There has, as I hope this profile makes clear, been a huge shift in quality at Château Pontet-Canet, brought about during two decades principally by two men, Alfred Tesseron and Jean-Michel Comme. During the 1990s I feel this shift in quality came without any overt change in style. Looking back to other vintages I have tasted as well as those encountered here, the 1996 tastes very much like a classic left-bank 1996 for instance; the wines have balance and style with moderate substance and texture. I have tasted the 1996 and 1998 several times, as well as the 1999, the year Michel Rolland’s services as consultant were engaged. All these vintages fit, to some extent or another, with this generalisation.

From 2000 onwards, and for most of the first decade of the 21st century, not only has quality continued to rise at Château Pontet-Canet, but the style has evolved in tandem, no doubt heavily influenced by the Tesseron-Comme innovations. The wines began to show more depth, more concentration and more substance. In their youth they seemed burlier and were loaded with more tannin, colour and extract. They still possessed a sense of balance, in that all the components were there, it is just that they were in a very different place to the wines of the mid-1990s. They had a richer, more textured feel too, bolstered by the style of fruit which was less ‘classic’, taking on more of a creamed, confit-like, forest-fruit character. These more modern wines garnered a lot of praise, and the overall feel was more akin to the ultra-confident super-seconds like those mentioned in my introduction than to the Pontet-Canet of old.

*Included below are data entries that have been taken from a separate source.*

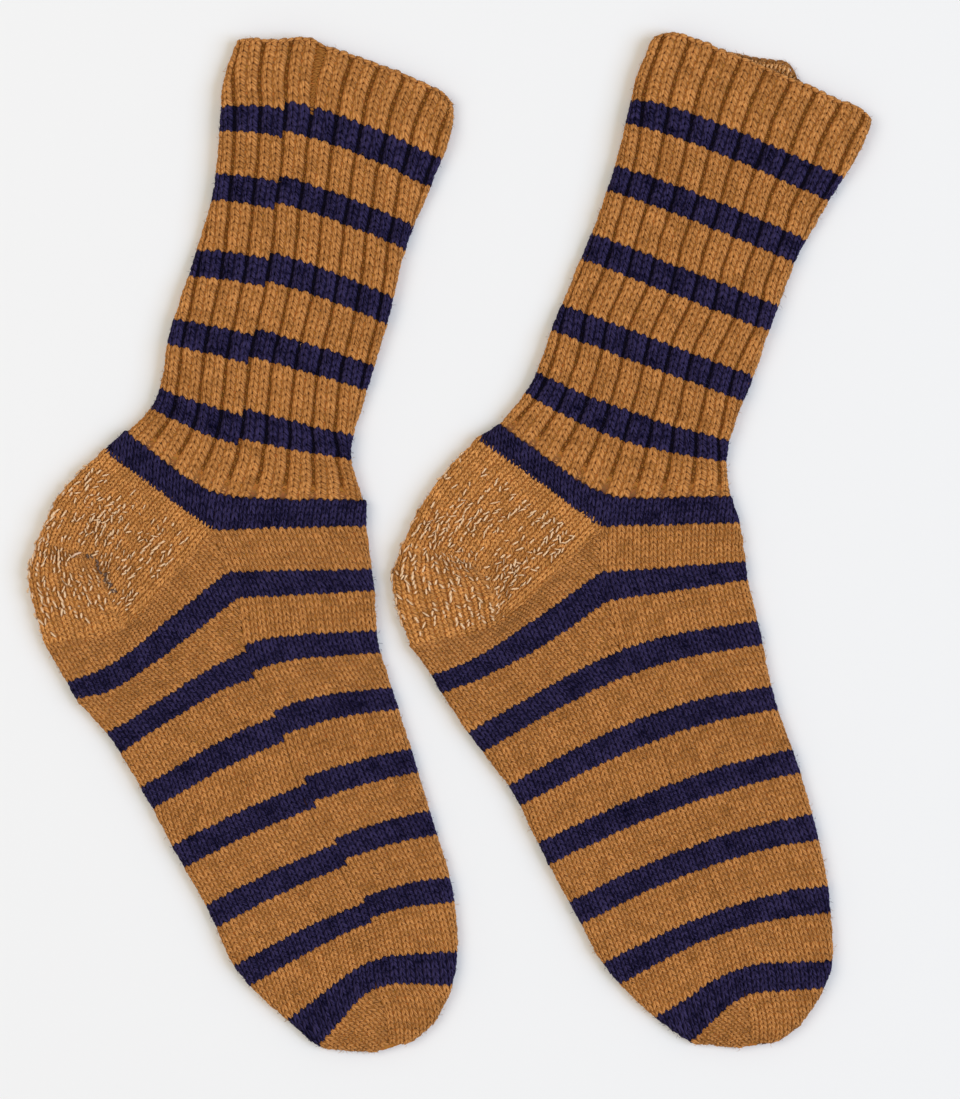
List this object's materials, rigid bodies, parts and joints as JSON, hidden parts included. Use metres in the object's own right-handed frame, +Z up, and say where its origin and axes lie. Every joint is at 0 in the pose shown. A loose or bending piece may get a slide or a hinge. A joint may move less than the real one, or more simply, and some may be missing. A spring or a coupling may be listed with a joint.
{
  "type": "pair of hand-knitted wool socks laid flat",
  "caption": "Pair of striped hand-knitted wool socks with ribbed legs, turned heels and round toes, laid flat side by side.",
  "frame": {"origin": "centre of the pair's bounding box, at the underside of the socks", "axes": "+Z up from the surface the socks lie on, +Y from the toes to the cuffs, +X from the heels to the insteps"},
  "size_m": [0.3526, 0.4248, 0.0074],
  "materials": {
    "wool_caramel": "matte hand-knitted wool, slightly fuzzy, caramel brown",
    "wool_navy": "matte hand-knitted wool, slightly fuzzy, dark navy, in the stripes",
    "heel_thread": "fine off-white reinforcing thread knitted in with the wool over the heels"
  },
  "bodies": {
    "root": {"sock_left": "wool_caramel", "sock_right": "wool_caramel"}
  },
  "joints": []
}
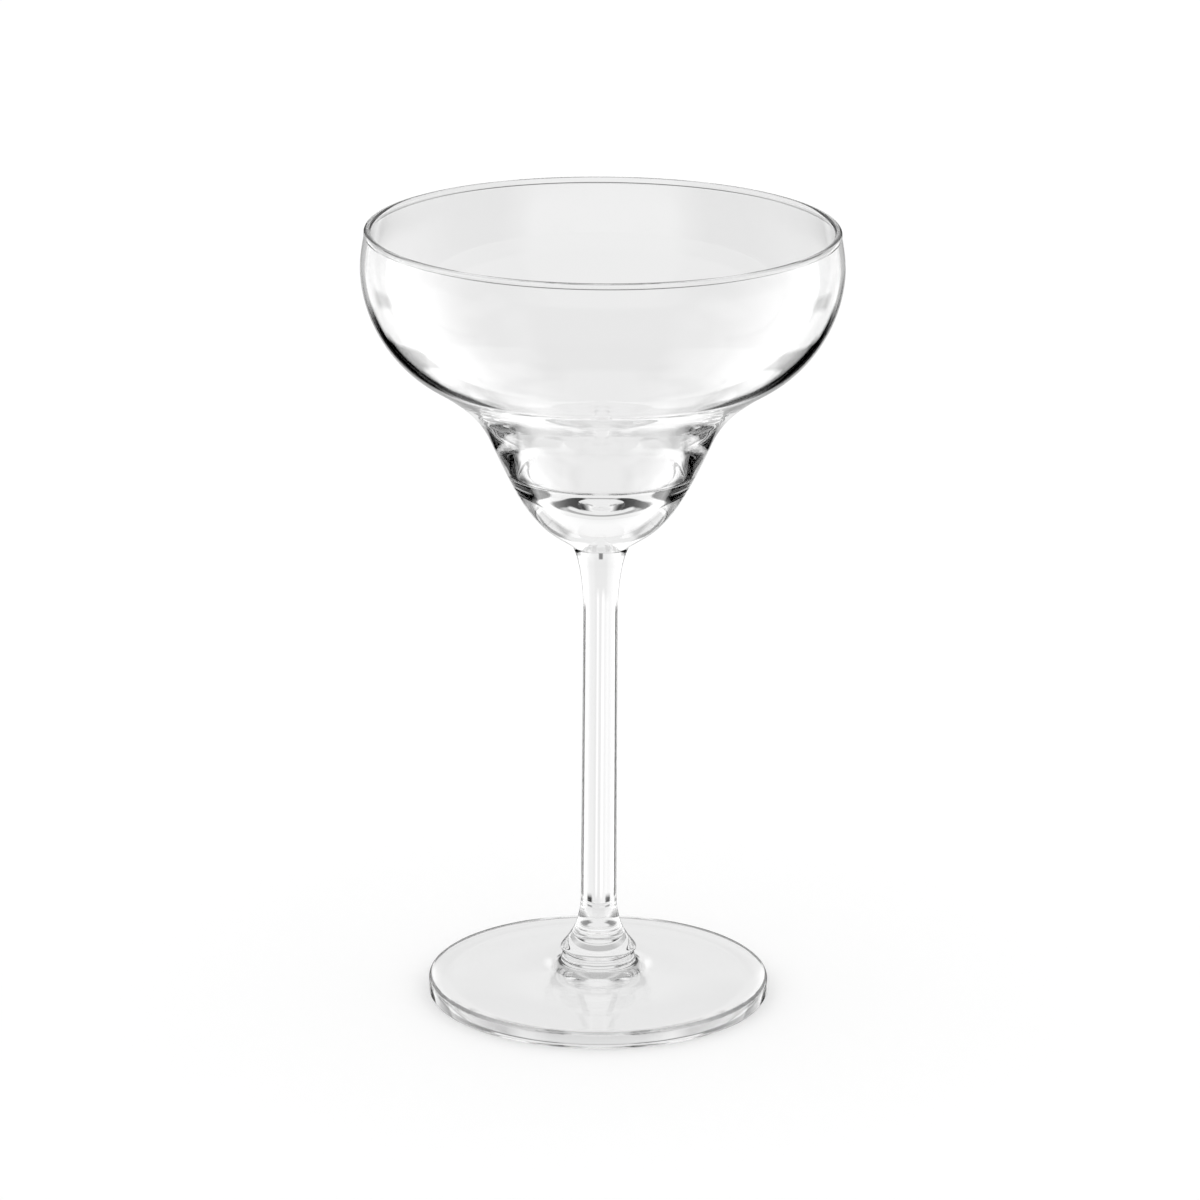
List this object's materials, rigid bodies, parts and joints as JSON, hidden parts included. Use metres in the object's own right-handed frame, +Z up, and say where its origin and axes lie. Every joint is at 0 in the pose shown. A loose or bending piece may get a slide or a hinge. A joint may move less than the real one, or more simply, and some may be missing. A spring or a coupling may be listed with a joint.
{
  "type": "margarita glass",
  "caption": "Clear stemmed glass: a wide saucer over a narrow thick-walled well, on a slim solid stem and a round foot.",
  "frame": {"origin": "centre of the plane that the foot stands on", "axes": "+Z up along the glass's axis of revolution, X and Y alike"},
  "size_m": [0.1032, 0.1032, 0.172],
  "materials": {
    "bowl_glass": "blown, fire-polished, clear",
    "stem_glass": "solid, fire-polished, clear",
    "foot_glass": "pressed, fire-polished, clear"
  },
  "bodies": {
    "root": {"bowl": "bowl_glass", "stem": "stem_glass", "foot": "foot_glass"}
  },
  "joints": []
}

More recently, however, perhaps influenced by some lesser vintages – namely 2011 and 2012 – I have noticed something else in the wines of Château Pontet-Canet. They have a remarkable fruit purity now, sometimes damson-like, the sort of aroma I might expect more from a wine such as Le Pin than from this Pauillac estate. And alongside this, there is often a delicate, floral nuance, almost crystalline in character. In part, this seems to reflect the fruit purity that can be seen in other wines made using similar methods to those employed at Château Pontet-Canet, but equally it may reflect the gradual removal of oak from the equation, allowing the fruit to shine through even in the wine’s youth. The end result of this can be seen in vintages such as 2015 when, to my palate at least, the wine matched or perhaps even outclassed its first-growth neighbours.